Condor Energies Inc. (CDR.TO) Stock Analysis

A frontier, state-embedded gas-to-LNG “virtual pipeline” builder: cash flow from Uzbek production enhancement funds a high-margin Kazakh diesel-displacement growth engine—with execution and sovereign risk as the price of asymmetry.

Overview

Condor Energies (CDR.TO) is a Canadian-listed, Central Asia–focused energy transition and development company that pivoted from legacy E&P (name change in 2022) into a three-pronged platform: (1) Uzbekistan natural gas production enhancement (current core revenue), (2) Kazakhstan modular LNG production to displace diesel (major future margin driver), and (3) Kazakhstan critical minerals exploration (pre-revenue option). The Uzbekistan business operates under a 20-year Production Enhancement Contract with state company Uzbekneftegaz (signed Jan-30 2024; operational takeover Mar-1 2024).
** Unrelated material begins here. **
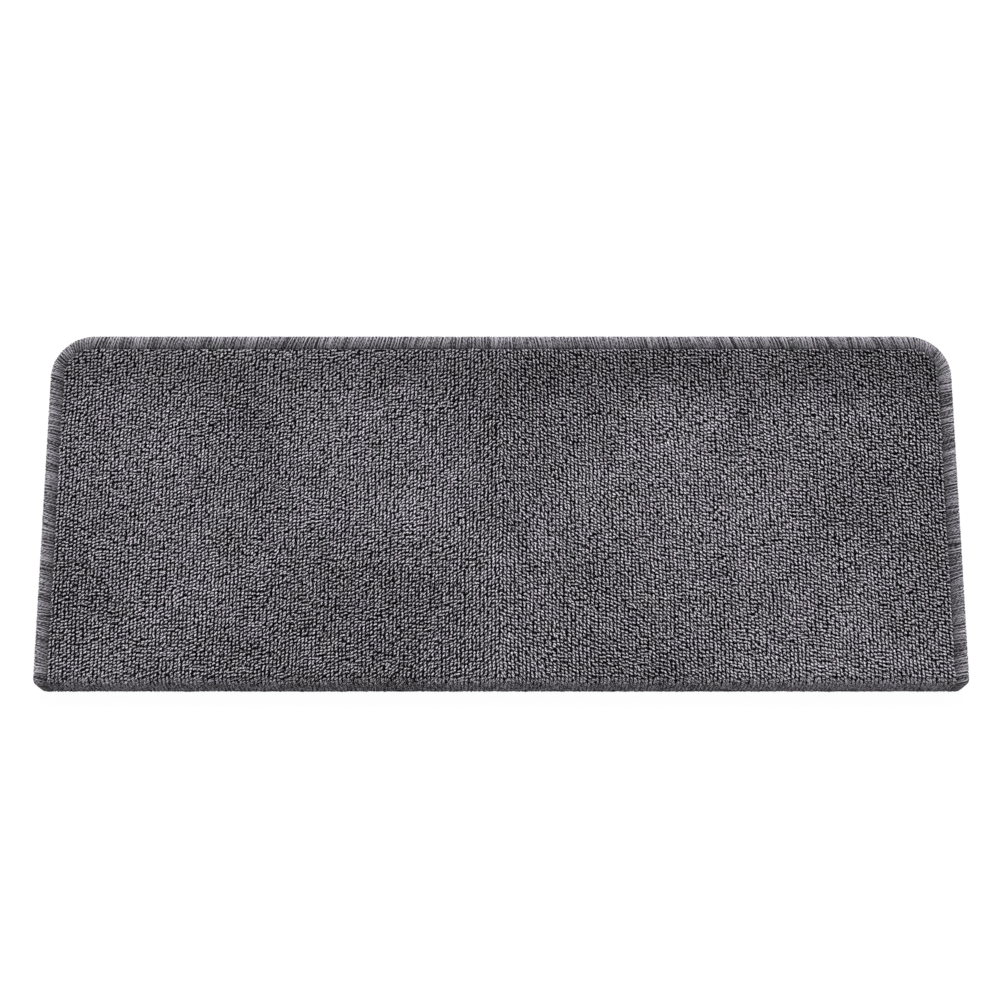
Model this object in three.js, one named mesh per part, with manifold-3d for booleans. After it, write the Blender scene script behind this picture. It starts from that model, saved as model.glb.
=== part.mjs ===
// A stair tread mat: a loop-pile carpet on an anti-slip backing. It lies flat on the tread, and
// its front bends down over the stair's edge as a nose. Yarn is whipped round the whole edge, and
// a needle thread holds the yarn along its inner side. Everything is first laid out on the
// unrolled mat, as across, along and height, and then put in place by the function bent.
//
// Millimetres, +X across the stair, +Y towards the riser behind, +Z up. The origin is the middle
// of the mat's depth and width, on the flat underside that rests on the tread.

import * as THREE from "three";
import Module from "manifold-3d";

const wasm = await Module();
wasm.setup();

// Overall size. The depth runs from the nose's face to the rear edge, and the height from the top
// of the pile to the foot of the nose.
const matWidth = 650;
const matDepth = 256;
const matHeight = 36;
const rearCornerRadius = 31;
const noseCornerRadius = 6;

// Layers, from the underside up.
const backingThickness = 2;
const groundThickness = 1.2;
const pileHeight = 2.3;

// The pile's loops stand in rows that run from front to back.
const rowSpacing = 2.66;
const furrowDepth = 1.2;

// The bend between the tread and the nose.
const bendInnerRadius = 1.5;
const bendSegments = 4;

// The whipped edge: a yarn wrapping that grips the carpet's rim from above and below.
const whippingWidth = 9;
const whippingHeight = 5;
const whippingShoulder = 2.2;
const whippingWall = 1;
const ribSpacing = 12;
const ribDepth = 0.4;

// The rim that the whipping grips is squeezed thinner than the rest of the backing.
const rimBackingThickness = 0.8;

// The needle thread lies in the furrow between the whipping and the pile.
const threadDiameter = 1;
const threadSides = 6;

// The clearance that pieces which only touch each other keep.
const snug = 0.3;

// Facets of a rear corner and of a nose corner, and the least radius that an inset corner keeps.
const rearCornerSegments = 12;
const noseCornerSegments = 4;
const leastRadius = 1;

// Heights above the underside.
const groundBottom = backingThickness;
const groundTop = groundBottom + groundThickness;
const pileTop = groundTop + pileHeight;
const rimBottom = backingThickness - rimBackingThickness;

// Places along the unrolled mat, counted from the start of the bend and positive to the rear.
const bendOuterRadius = bendInnerRadius + pileTop;
const foldY = bendOuterRadius - matDepth / 2;
const bendRun = (bendInnerRadius * Math.PI) / 2;
const noseRun = matHeight - bendOuterRadius;
const rearEnd = matDepth / 2 - foldY;
const footEnd = -bendRun - noseRun;

// Insets from the mat's outer edge.
const rimInset = whippingWall + snug;
const backingFieldInset = whippingWidth + snug;
const threadInset = whippingWidth + snug + threadDiameter / 2;
const pileInset = threadInset + threadDiameter / 2 + snug;

// Puts a point of the unrolled mat where it lies on the bent one.
function bent(across, along, height) {
  if (along >= 0) return [across, foldY + along, height];
  const radius = bendInnerRadius + height;
  if (along <= -bendRun) return [across, foldY - radius, along + bendRun - bendInnerRadius];
  const angle = -along / bendInnerRadius;
  const y = foldY - radius * Math.sin(angle);
  const z = radius * Math.cos(angle) - bendInnerRadius;
  return [across, y, z];
}

// The outline's sizes at an inset from the outer edge.
function outlineAt(inset) {
  return {
    halfWidth: matWidth / 2 - inset,
    rear: rearEnd - inset,
    foot: footEnd + inset,
    rearRadius: Math.max(rearCornerRadius - inset, leastRadius),
    footRadius: Math.max(noseCornerRadius - inset, leastRadius),
  };
}

// A quarter corner as [distance from the centre line, setback from the straight edge] pairs.
function cornerPoints(halfWidth, radius, segments) {
  const points = [];
  for (let i = 0; i <= segments; i++) {
    const angle = (i / segments) * (Math.PI / 2);
    points.push([halfWidth - radius + radius * Math.sin(angle), radius * (1 - Math.cos(angle))]);
  }
  return points;
}

// How far a cornered edge is set back at a distance from the centre line.
function setbackAt(distance, corner) {
  for (let i = 1; i < corner.length; i++) {
    const [outer, outerSetback] = corner[i];
    const [inner, innerSetback] = corner[i - 1];
    if (distance > outer) continue;
    const share = Math.max(0, (distance - inner) / (outer - inner));
    return innerSetback + share * (outerSetback - innerSetback);
  }
  return corner[corner.length - 1][1];
}

// Stations of the bend, from the nose to the tread.
function bendStations() {
  const stations = [];
  for (let i = bendSegments; i >= 0; i--) stations.push((-bendRun * i) / bendSegments);
  return stations;
}

// A closed mesh from vertices and the triangles between them, as a solid.
function solidFrom(vertices, triangles) {
  return new wasm.Manifold(
    new wasm.Mesh({
      numProp: 3,
      vertProperties: new Float32Array(vertices.flat()),
      triVerts: new Uint32Array(triangles.flat()),
    }),
  );
}

// A sheet of the mat inside the outline, between two heights. Each column runs from the foot of
// the nose to the rear edge, and topOf gives the sheet's top at each column.
function sheetSolid(columns, outline, rearSegments, footSegments, bottom, topOf) {
  const rearCorner = cornerPoints(outline.halfWidth, outline.rearRadius, rearSegments);
  const footCorner = cornerPoints(outline.halfWidth, outline.footRadius, footSegments);
  const vertices = [];
  let rows = 0;
  columns.forEach((across, column) => {
    const distance = Math.abs(across);
    const stations = [
      outline.foot + setbackAt(distance, footCorner),
      ...bendStations(),
      outline.rear - setbackAt(distance, rearCorner),
    ];
    rows = stations.length;
    for (const along of stations) {
      vertices.push(bent(across, along, bottom), bent(across, along, topOf(column)));
    }
  });
  const low = (column, row) => 2 * (column * rows + row);
  const high = (column, row) => low(column, row) + 1;
  const triangles = [];
  const face = (a, b, c, d) => triangles.push([a, b, c], [a, c, d]);
  const last = columns.length - 1;
  for (let c = 0; c < last; c++) {
    for (let r = 0; r < rows - 1; r++) {
      face(high(c, r), high(c + 1, r), high(c + 1, r + 1), high(c, r + 1));
      face(low(c, r), low(c, r + 1), low(c + 1, r + 1), low(c + 1, r));
    }
    face(low(c, 0), low(c + 1, 0), high(c + 1, 0), high(c, 0));
    face(low(c + 1, rows - 1), low(c, rows - 1), high(c, rows - 1), high(c + 1, rows - 1));
  }
  for (let r = 0; r < rows - 1; r++) {
    face(low(0, r + 1), low(0, r), high(0, r), high(0, r + 1));
    face(low(last, r), low(last, r + 1), high(last, r + 1), high(last, r));
  }
  return solidFrom(vertices, triangles);
}

// A plain sheet at an inset, with columns only where its corners need them.
function plainSheet(inset, bottom, top) {
  const outline = outlineAt(inset);
  const places = new Set();
  for (const [distance] of [
    ...cornerPoints(outline.halfWidth, outline.rearRadius, rearCornerSegments),
    ...cornerPoints(outline.halfWidth, outline.footRadius, noseCornerSegments),
  ]) {
    places.add(distance);
    places.add(-distance);
  }
  const columns = [...places].sort((a, b) => a - b);
  return sheetSolid(columns, outline, rearCornerSegments, noseCornerSegments, bottom, () => top);
}

// The outline at an inset as a closed loop of [across, along] points, anticlockwise from the fold
// on the right. segments gives how many steps each run takes.
function loopAt(inset, segments) {
  const { halfWidth, rear, foot, rearRadius, footRadius } = outlineAt(inset);
  const loop = [];
  const line = (from, to, steps) => {
    for (let i = 0; i < steps; i++) {
      const share = i / steps;
      loop.push([from[0] + share * (to[0] - from[0]), from[1] + share * (to[1] - from[1])]);
    }
  };
  const corner = (side, centreAlong, radius, startQuarter, steps) => {
    for (let i = 0; i < steps; i++) {
      const angle = (startQuarter + i / steps) * (Math.PI / 2);
      const across = side * (halfWidth - radius) + radius * Math.cos(angle);
      loop.push([across, centreAlong + radius * Math.sin(angle)]);
    }
  };
  line([halfWidth, 0], [halfWidth, rear - rearRadius], segments.side);
  corner(1, rear - rearRadius, rearRadius, 0, rearCornerSegments);
  line([halfWidth - rearRadius, rear], [rearRadius - halfWidth, rear], segments.rear);
  corner(-1, rear - rearRadius, rearRadius, 1, rearCornerSegments);
  line([-halfWidth, rear - rearRadius], [-halfWidth, 0], segments.side);
  line([-halfWidth, 0], [-halfWidth, -bendRun], bendSegments);
  line([-halfWidth, -bendRun], [-halfWidth, foot + footRadius], segments.nose);
  corner(-1, foot + footRadius, footRadius, 2, noseCornerSegments);
  line([footRadius - halfWidth, foot], [halfWidth - footRadius, foot], segments.foot);
  corner(1, foot + footRadius, footRadius, 3, noseCornerSegments);
  line([halfWidth, foot + footRadius], [halfWidth, -bendRun], segments.nose);
  line([halfWidth, -bendRun], [halfWidth, 0], bendSegments);
  return loop;
}

// A ring that follows the mat's edge. profiles holds one section for each step in turn, each a
// closed anticlockwise list of [inset, height] points.
function ringSolid(profiles, segments) {
  const size = profiles[0].length;
  const loops = profiles.map((profile) => profile.map(([inset]) => loopAt(inset, segments)));
  const steps = loops[0][0].length;
  const vertices = [];
  for (let i = 0; i < steps; i++) {
    const turn = i % profiles.length;
    for (let k = 0; k < size; k++) {
      const [across, along] = loops[turn][k][i];
      vertices.push(bent(across, along, profiles[turn][k][1]));
    }
  }
  const triangles = [];
  for (let i = 0; i < steps; i++) {
    const next = (i + 1) % steps;
    for (let k = 0; k < size; k++) {
      const up = (k + 1) % size;
      const a = i * size + k;
      const b = next * size + k;
      const c = next * size + up;
      const d = i * size + up;
      triangles.push([a, c, b], [a, d, c]);
    }
  }
  return solidFrom(vertices, triangles);
}

const singleSteps = { side: 1, rear: 1, nose: 1, foot: 1 };

// Steps for the ribbed whipping: an even number on each run, so that crest and trough alternate.
function ribSteps() {
  const { halfWidth, rear, foot, rearRadius, footRadius } = outlineAt(0);
  const even = (length) => 2 * Math.max(1, Math.round(length / ribSpacing));
  return {
    side: even(rear - rearRadius),
    rear: even(2 * (halfWidth - rearRadius)),
    nose: even(-bendRun - foot - footRadius),
    foot: even(2 * (halfWidth - footRadius)),
  };
}

// The whipping's outer section, drawn in by a depth all round its outside.
function whippingProfile(depth) {
  const top = whippingHeight - depth;
  const rise = (whippingHeight - 2 * depth) / 4;
  const middle = whippingHeight / 2;
  const shoulder = whippingShoulder + depth / 2;
  const cheek = depth + (whippingShoulder - depth) / 4;
  return [
    [whippingWidth, depth],
    [whippingWidth, top - rise],
    [whippingWidth - whippingShoulder, top],
    [shoulder, top],
    [cheek, middle + 1.5 * rise],
    [depth, middle],
    [cheek, middle - 1.5 * rise],
    [shoulder, depth],
  ];
}

// The slot inside the whipping that the carpet's rim sits in.
function slotProfile() {
  const low = rimBottom - snug;
  const high = groundTop + snug;
  const inner = whippingWidth + 2 * snug;
  return [
    [inner, low],
    [inner, high],
    [whippingWall, high],
    [whippingWall, low],
  ];
}

function threadProfile() {
  const centre = groundTop + snug + threadDiameter / 2;
  const points = [];
  for (let i = 0; i < threadSides; i++) {
    const angle = (i / threadSides) * 2 * Math.PI;
    const inset = threadInset + (threadDiameter / 2) * Math.cos(angle);
    points.push([inset, centre + (threadDiameter / 2) * Math.sin(angle)]);
  }
  return points;
}

// The carpet: its ground cloth reaches out under the whipping, and the loop pile stands on it in
// rows, inside the needle thread.
function carpetSolid() {
  const ground = plainSheet(rimInset, groundBottom, groundTop);
  const outline = outlineAt(pileInset);
  const rowCount = Math.floor((2 * outline.halfWidth) / rowSpacing);
  outline.halfWidth = (rowCount * rowSpacing) / 2;
  const columns = [];
  for (let i = 0; i <= 2 * rowCount; i++) columns.push((i * rowSpacing) / 2 - outline.halfWidth);
  const topOf = (column) => (column % 2 ? pileTop : pileTop - furrowDepth);
  const root = groundBottom + groundThickness / 2;
  const segments = [rearCornerSegments, noseCornerSegments];
  return ground.add(sheetSolid(columns, outline, ...segments, root, topOf));
}

// The backing is full thickness inside the whipping, and squeezed to a thin rim within it.
function backingSolid() {
  const rim = plainSheet(rimInset, rimBottom, backingThickness);
  const field = plainSheet(backingFieldInset, 0, (rimBottom + backingThickness) / 2);
  return rim.add(field);
}

function whippingSolid() {
  const ribbed = ringSolid([whippingProfile(0), whippingProfile(ribDepth)], ribSteps());
  return ribbed.subtract(ringSolid([slotProfile()], singleSteps));
}

function threadSolid() {
  return ringSolid([threadProfile()], singleSteps);
}

function meshOf(name, solid, colour, roughness) {
  const mesh = solid.getMesh();
  const geometry = new THREE.BufferGeometry();
  geometry.setAttribute("position", new THREE.BufferAttribute(mesh.vertProperties, 3));
  geometry.setIndex(new THREE.BufferAttribute(mesh.triVerts, 1));
  geometry.computeVertexNormals();
  const look = { color: colour, roughness, metalness: 0, flatShading: true };
  const made = new THREE.Mesh(geometry, new THREE.MeshStandardMaterial(look));
  made.name = name;
  return made;
}

const mat = new THREE.Group();
mat.add(
  meshOf("loop_pile_carpet", carpetSolid(), 0x5c5a60, 0.95),
  meshOf("anti_slip_backing", backingSolid(), 0x2c2c2e, 0.85),
  meshOf("whipped_edge", whippingSolid(), 0x77757b, 0.9),
  meshOf("needle_thread", threadSolid(), 0x8c8a90, 0.9),
);

export default mat;
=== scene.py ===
"""A loop-pile stair tread mat: yarn loops in rows, a whipped yarn edge, a needle thread along it
and a dotted rubber backing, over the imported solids. Metres, +X across the stair, +Y to the
riser, +Z up.

The mat is laid out unrolled, as across, along and height, and bent over the stair's edge after
that. Along is counted from the start of the bend, positive to the rear. An inset is a distance
from the mat's edge to the inside."""

import math

import bpy
import numpy as np
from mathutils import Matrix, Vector


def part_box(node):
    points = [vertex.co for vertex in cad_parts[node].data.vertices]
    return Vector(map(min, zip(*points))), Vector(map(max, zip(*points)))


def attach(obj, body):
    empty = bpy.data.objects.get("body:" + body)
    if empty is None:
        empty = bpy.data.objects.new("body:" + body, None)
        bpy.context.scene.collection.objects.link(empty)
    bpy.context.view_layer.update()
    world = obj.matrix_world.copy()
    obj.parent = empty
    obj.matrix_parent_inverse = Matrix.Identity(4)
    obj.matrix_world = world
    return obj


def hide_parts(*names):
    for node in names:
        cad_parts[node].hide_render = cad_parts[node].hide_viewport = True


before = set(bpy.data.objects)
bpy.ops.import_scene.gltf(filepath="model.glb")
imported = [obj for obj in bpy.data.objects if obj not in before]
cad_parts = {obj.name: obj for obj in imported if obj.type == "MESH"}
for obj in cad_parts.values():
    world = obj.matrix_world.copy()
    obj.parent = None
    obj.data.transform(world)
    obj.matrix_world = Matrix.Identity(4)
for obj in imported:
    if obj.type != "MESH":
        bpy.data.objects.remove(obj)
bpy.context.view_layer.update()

mm = 0.001
quarter = math.pi / 2
full_turn = 2 * math.pi

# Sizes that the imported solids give.
pile_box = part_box("loop_pile_carpet")
edge_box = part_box("whipped_edge")
pile_top = pile_box[1].z
half_width = edge_box[1].x
rear_y = edge_box[1].y
front_y = pile_box[0].y
foot_z = edge_box[0].z

# Sizes that the solids share with this scene.
rear_corner_radius = 31 * mm
nose_corner_radius = 6 * mm
least_radius = 1 * mm
bend_radius = 1.5 * mm
ground_bottom = 2 * mm
ground_top = 3.2 * mm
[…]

Condor funds 100% of capex/opex and earns a share of realized revenue after royalties; it reports 100% of production and then allocates 49% of comprehensive income to UNG as non-controlling interest, retaining ~51% economics. Early workovers and reservoir interventions stabilized and lifted production, setting the stage for a 2026 horizontal drilling campaign (12 wells) designed to materially increase deliverability in depleted carbonate reservoirs. Kazakhstan LNG is positioned as Central Asia’s first modular LNG build, leveraging government feed-gas allocations and a rail decarbonization/efficiency push via KTZ and Wabtec; first revenues are expected around Q3 2026 with meaningful scaling thereafter. Condor has also streamlined focus by divesting Türkiye assets (Jan 2026) while retaining capped royalty upside, aiming to recycle Uzbek cash flows into higher-margin LNG and longer-dated transition-minerals optionality.